Level 25 (25,089 Credits)
This question is closed.
Answers (4)
  • I have faced a similar problem, and like you I am tight-fisted with my children, and for good reason. I would like to encourage you to know and realize, that if you say "no", it is your choice to make, and it is up to you whether you would like to divulge an explanation. If they should ask you "why", ask them if they would be prepared for the answer. Let them press you for the "why" in the situation, and if you feel that they genuinely want to know, then explain in the gentlest way possible your uneasiness with your son spending the night. You "do" have the right to say "no", and basically, you "don't" have to say "why", unless you want to. I know it sounds harsh, but in the end, friend or no friend, you are still responsible for the safety and well-being of your children, and if you feel it's not safe, do not send them.

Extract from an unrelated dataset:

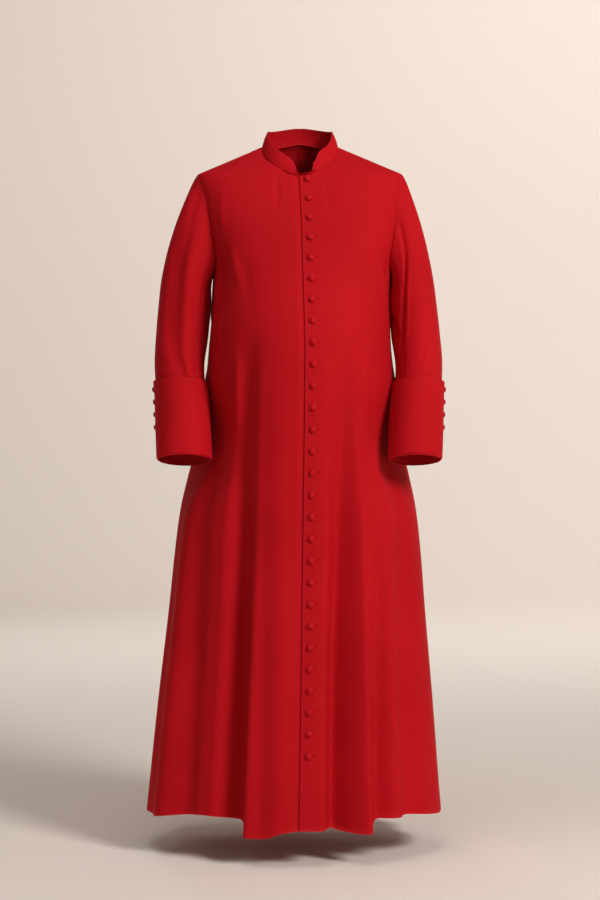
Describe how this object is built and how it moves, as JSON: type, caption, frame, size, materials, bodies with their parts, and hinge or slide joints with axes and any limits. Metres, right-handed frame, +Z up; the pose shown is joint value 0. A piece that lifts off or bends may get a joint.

Be blessed.
    Lordgivemewizdm

    Answer by Lordgivemewizdm at 12:42 AM on Nov. 21, 2010

  • I had a couple of similar situations over the years with my 3 boys. I'm afraid I never did let them sleep over, I would just invite the sibling that was their friend to our house for the sleep over, one of the moms just let it slide, and never pressed the issue. The other one did press a little bit, but I was honest without getting into it too much, and just said that I'd be more comfortable with them at my house. To be honest she didn't push too much after that, I think she knew that her older son was a problem. She did occasionally make little remarks about me being "over protective", but I couldn't leave my child somewhere that I wasn't comfortable with the situation.

    Good Luck.
    ohwrite

    Answer by ohwrite at 9:57 PM on Nov. 20, 2010

  • What things have the teen son done that seems so bad? Is this teen going to be around the other children? I am not sure how I would act on this to be honest! I would probuly not want my child to go there if the teen is a not so good seed. Best of luck interested to see other answers to this!!
    jem102675

    Answer by jem102675 at 9:59 PM on Nov. 20, 2010

  • I to am interested in why he is untrustworthy.